Cycling: Despite huge lead, Froome 'pushed to limits' by rivals' tactics

Christopher Froome of Great Britain (in yellow jersey) rides behind Spain's Alejandro Valverde (centre) during the 17th stage of the Tour de France on July 22, 2015.
Christopher Froome of Great Britain (in yellow jersey) rides behind Spain's Alejandro Valverde (centre) during the 17th stage of the Tour de France on July 22, 2015. PHOTO: AFP

GAP, France (AFP) - Tour de France leader Chris Froome admits his rivals' tactical racing is pushing him to his "limits".

With three Alpine stages left in this year's race before Sunday's procession to Paris, Froome knows he won't be given a moment's rest by fellow overall contenders desperate to turn the tide on a Tour that so far has been tightly locked away in the Briton's pocket.

Thursday's 186.5km 18th stage from Gap to Saint Jean de Maurienne may not look on paper like a course where time differences can be gained, but the last week's racing has proved to Froome that the likes of Movistar pair Nairo Quintana (second overall at 3min 10sec) and Alejandro Valverde (third at 4:09), Tinkoff-Saxo's Alberto Contador (fifth at 6:40) or even reigning champion Vincenzo Nibali (seventh at 8:04) will not let him relax.

Already on Wednesday's 17th stage from Digne-les-Bains to Pra Loup, Froome was left to soldier on alone as his team-mates were shed by the aggressive riding of Movistar, Tinkoff and Astana.

Quintana had even started the attacks within the first 50km.

"I was definitely pushed to my limits (Wednesday) with all those attacks and we can definitely expect more of that over the next three days," said Froome, the 30-year-old Sky leader.

Movistar had sent two riders up the road in a breakaway to be used later to help Quintana and Valverde on the final climb.

"It was a very impressive ride by them to have numbers in the finish there," admitted Froome.

Tinkoff had planned a similar tactic but it unravelled when Contador crashed on the tricky descent off the Col d'Allos.

Peter Sagan and Rafal Majka had gone up the road in a breakaway and Australian Michael Rodgers was also ahead of the peloton ready to act as a bridge.

"We made a move and sent two guys out in the break and then I made a move, a bit far out," explained Rodgers.

"The idea was to have a group of guys waiting for Alberto on the top of the penultimate climb. It worked out perfectly, we had Peter, Alberto and then myself in that select group with Rafal further ahead.

"Unfortunately, Alberto slipped in one of the corners. There were a lot of bumps and his front wheel slipped and before we knew it he was on the ground."

With Contador slipping out of the picture, the Briton says his Spanish rival will be doing nothing but attacking from now on in.

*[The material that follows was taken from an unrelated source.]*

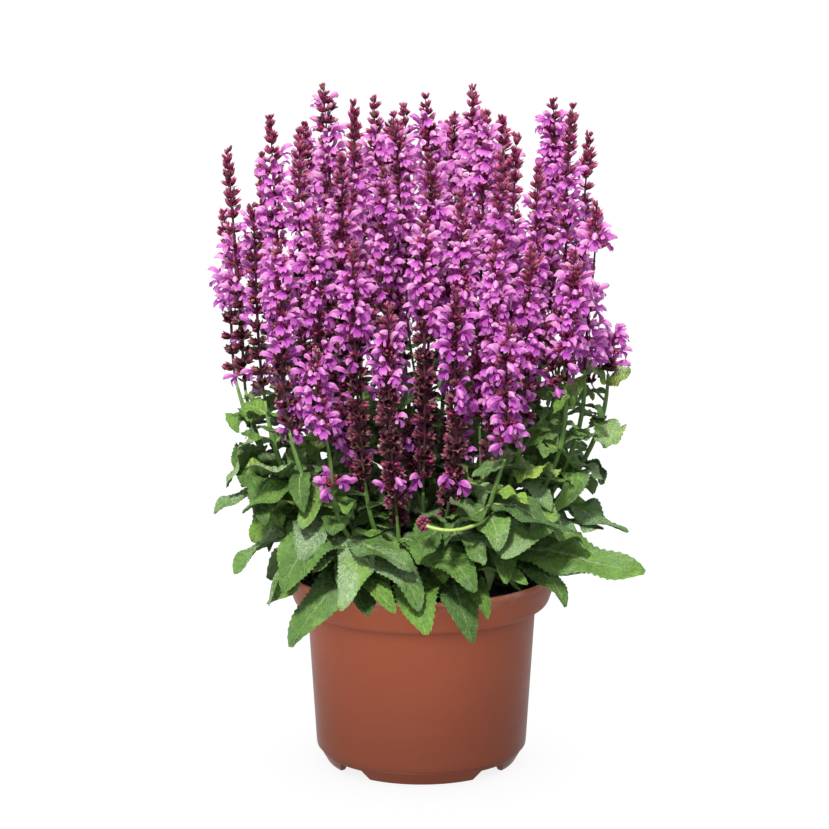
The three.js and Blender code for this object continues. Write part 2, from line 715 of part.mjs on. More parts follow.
function whorlFaces(upper, star, lower) {
  return upper.flatMap((_, i) => {
    const j = (i + 1) % FLORETS;
    const before = star.at(2 * i - 1);
    const level = star[2 * i];
    const after = star[2 * i + 1];
    return [
      [upper[i], before, level], [upper[i], level, after], [upper[i], after, upper[j]],
      [lower[i], level, before], [lower[i], after, level], [lower[i], lower[j], after],
    ];
  });
}

// Closes a ring of corners with triangles that face downward
function fanFaces(ring) {
  return ring.slice(2).map((corner, i) => [ring[0], corner, ring[i + 1]]);
}

// A spike is a stack of whorls round a slim stalk, with a pointed tip and a flat lower end
function makeSpike(shoot, number) {
  const points = [];
  const faces = [];
  const turn = number * SPIKE_TURN;
  const add = (list) => list.map((point) => points.push(point) - 1);
  const at = (depth) => fanPoint(shoot, shoot.tip.z - depth);
  const depths = whorlDepths(shoot.flowering);
  const apex = add([at(0)])[0];
  let upper = add(waistPoints(at(depths[0] / 2), turn, TIP_WAIST_RADIUS));
  faces.push(...upper.map((corner, i) => [corner, upper[(i + 1) % FLORETS], apex]));
  depths.forEach((depth, row) => {
    const star = add(whorlPoints(at(depth), turn, floretReach(depth / shoot.flowering), row));
    const below = row + 1 < depths.length ? (depth + depths[row + 1]) / 2 : shoot.flowering;
    const lower = add(waistPoints(at(below), turn, WAIST_RADIUS));
    faces.push(...whorlFaces(upper, star, lower));
    upper = lower;
  });
  faces.push(...fanFaces(upper));
  return solidFromFaces(points, faces);
}

// ---------------------------------------------------------------- assembly

function twoDigits(number) {
  return String(number).padStart(2, '0');
}

function makePlant() {
  const pot = makePot();
  const soil = makeSoil();
  const spikes = SHOOTS.map((shoot, i) => makeSpike(shoot, i + 1));
  const greens = CLUMPS.map((_, clump) => [makeCrown(clump)]);
  SHOOTS.forEach((shoot) => greens[shoot.clump].push(makeStem(shoot)));
  greens[SHOOTS[SIDE_SHOOT.shoot - 1].clump].push(makeSideShoot());
  const obstacles = [
    obstacleOf(pot, -1),
    obstacleOf(soil, -1),
    ...spikes.map((spike) => obstacleOf(spike, -1)),
    ...greens.flatMap((solids, clump) => solids.map((solid) => obstacleOf(solid, clump))),
  ];
  for (const leaf of [...largeLeaves(), ...pairedLeaves()]) {
    const solid = fitLeaf(leaf, obstacles);
    if (solid) {
      greens[leaf.clump].push(solid);
      obstacles.push(obstacleOf(solid, leaf.clump));
    }
  }
  return { pot, soil, spikes, greens };
}

const plant = new THREE.Group();
const { pot, soil, spikes, greens } = makePlant();
plant.add(namedMesh('pot', pot, POT_COLOUR));
plant.add(namedMesh('soil', soil, SOIL_COLOUR));
greens.forEach((solids, clump) => {
  plant.add(namedMesh(`leafy_stems_${twoDigits(clump + 1)}`, joined(solids), LEAF_COLOUR));
});
spikes.forEach((spike, i) => {
  plant.add(namedMesh(`flower_spike_${twoDigits(i + 1)}`, spike, FLOWER_COLOUR));
});

export default plant;
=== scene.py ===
# %% [markdown]
# # A perennial salvia in its nursery pot
#
# This lesson dresses a finished construction model of a potted salvia. The model, called the
# frame here, holds one plain closed solid for the pot, the soil, every clump of leafy stems and
# every flower spike, at real size. Blender's share is the look: real florets in place of plain
# stars, leaves with veins and teeth, a turned pot with soft edges, and a material for each.
# Everything is in metres, +Z up, and sits where the frame says.

# %% Load the frame
import json
import math

import bpy
import numpy as np
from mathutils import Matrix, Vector
from mathutils.kdtree import KDTree

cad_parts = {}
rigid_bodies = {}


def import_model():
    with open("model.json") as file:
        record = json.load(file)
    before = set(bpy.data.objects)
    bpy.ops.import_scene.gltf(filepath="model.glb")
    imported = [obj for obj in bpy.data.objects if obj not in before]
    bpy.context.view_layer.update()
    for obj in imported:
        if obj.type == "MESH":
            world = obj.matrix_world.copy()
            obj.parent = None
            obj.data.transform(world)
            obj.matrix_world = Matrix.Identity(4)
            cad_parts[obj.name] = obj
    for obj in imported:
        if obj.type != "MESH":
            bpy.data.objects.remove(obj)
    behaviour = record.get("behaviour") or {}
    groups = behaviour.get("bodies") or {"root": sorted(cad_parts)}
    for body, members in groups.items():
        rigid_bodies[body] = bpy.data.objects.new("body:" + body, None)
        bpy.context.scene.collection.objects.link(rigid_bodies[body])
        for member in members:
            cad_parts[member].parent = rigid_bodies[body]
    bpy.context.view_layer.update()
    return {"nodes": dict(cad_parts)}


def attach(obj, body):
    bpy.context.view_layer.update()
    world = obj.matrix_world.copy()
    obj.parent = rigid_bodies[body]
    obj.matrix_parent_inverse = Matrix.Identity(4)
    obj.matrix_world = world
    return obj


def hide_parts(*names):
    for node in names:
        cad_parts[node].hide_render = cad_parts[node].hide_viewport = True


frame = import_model()
MM = 0.001

# %% [markdown]
# ## Camera
#
# A plant portrait is taken from far away with a long lens, because a near camera would make the
# front leaves too large beside the back ones. The camera looks slightly down, so that the rim of
# the pot shows as a shallow curve. It is placed from one distance, one pitch and the point that
# it aims at, which are easier to adjust than six numbers of position and rotation.

# %% Camera
CAMERA_DISTANCE = 3.0
CAMERA_PITCH = math.radians(13.92)
CAMERA_AIM = Vector((-0.0047, 0.0, 0.2406))
CAMERA_LENS = 193.5
CAMERA_SENSOR = 36

camera = bpy.data.objects.new("camera", bpy.data.cameras.new("camera"))
camera.data.lens = CAMERA_LENS
camera.data.sensor_width = CAMERA_SENSOR
back = Vector((0, -math.cos(CAMERA_PITCH), math.sin(CAMERA_PITCH)))
camera.location = CAMERA_AIM + CAMERA_DISTANCE * back
camera.rotation_euler = (math.pi / 2 - CAMERA_PITCH, 0, 0)
bpy.context.collection.objects.link(camera)
bpy.context.scene.camera = camera
print("camera at", [round(x, 3) for x in camera.location])

# %% [markdown]
# ## Floor and light
#
# The plant stands on plain white paper that is lit from below, as on a light table, so that hardly
# any shadow falls on it. The paper is kept out of the bounce light, or it would wash out the foot
# of the pot. A hazy sun, high in front and a little to the left, gives the leaves light tops and
# soft-edged shade. The pot has a broad soft box of its own, in front on the left at a middle
# height, which models its round body. Light linking tells each lamp which pieces it lights and
# which ones shade it: leaves don't shade the soft box, so no stripes fall on the pot. The sky is
# bright overhead and dim towards the ground, so that undersides and the heart of the plant stay
# deep.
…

"Alberto Contador lost more time in that final descent with his crash and you can only expect him to attack in the next few stages," said Froome.

Thursday's stage has seven categorised climbs, making it ideal for a breakaway and both Movistar and Tinkoff are sure to have men in that.

But the main danger may come from the 21km long hors category Col du Glandon.

Even though it peaks just under 40km from the finish, Froome can expect the fireworks to ignite on the ascent.